As shown below, the answer is a clear no. The world as a whole is moving farther to the upper-right of the graph – in the direction of our most positive features. This movement is not unique to the best two or three tiers of countries, either; virtually every country in the dataset, regardless of tier, is moving away from the upper left-hand corner of the plot.
Here are each tier’s percentage increases from 1990-2010 for three different measures: GDP, years in school, and life expectancy. Note that the lower tiers actually improve, from a percentage standpoint, more than the upper tiers:
As a further illustration, let’s look at a country that, from 1990 to 2000, didn’t improve. This is very uncommon; as shown in the earlier animation, worldwide progress has been uniform among virtually all countries in our dataset. Here, though, is the most prominent example of country regression:
Between 1990 and 2000, Rwanda exhibited the largest decade-to-decade regression of any individual country. While other countries in Tier 6 continued shifting to the right, Rwanda moved to the upper-left of the graph (the exact direction of our worst features). This can be attributed to the 1994 genocide against the Tutsi, which directly impacted Rwanda’s metrics for life expectancy, infant mortality, and child mortality, among other features.
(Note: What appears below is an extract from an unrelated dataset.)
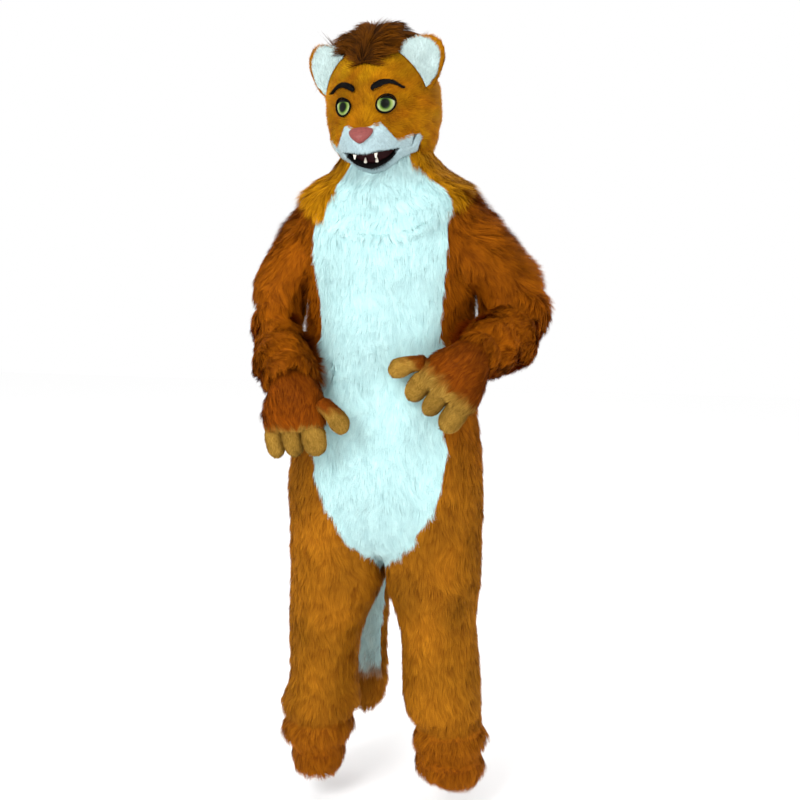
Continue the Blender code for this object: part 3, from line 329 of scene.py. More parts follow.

So – what can we conclude about the world? Was Rosling correct to determine that, contrary to popular belief, the world is currently better than ever before? Our analysis certainly supports Rosling’s arguments; even when adding nine features to Rosling’s two, we still see countries improving from decade to decade, regardless of their tier. In future versions of this project, however, I would like to collect data spanning further back than 1990, as well as an even more thorough set of features.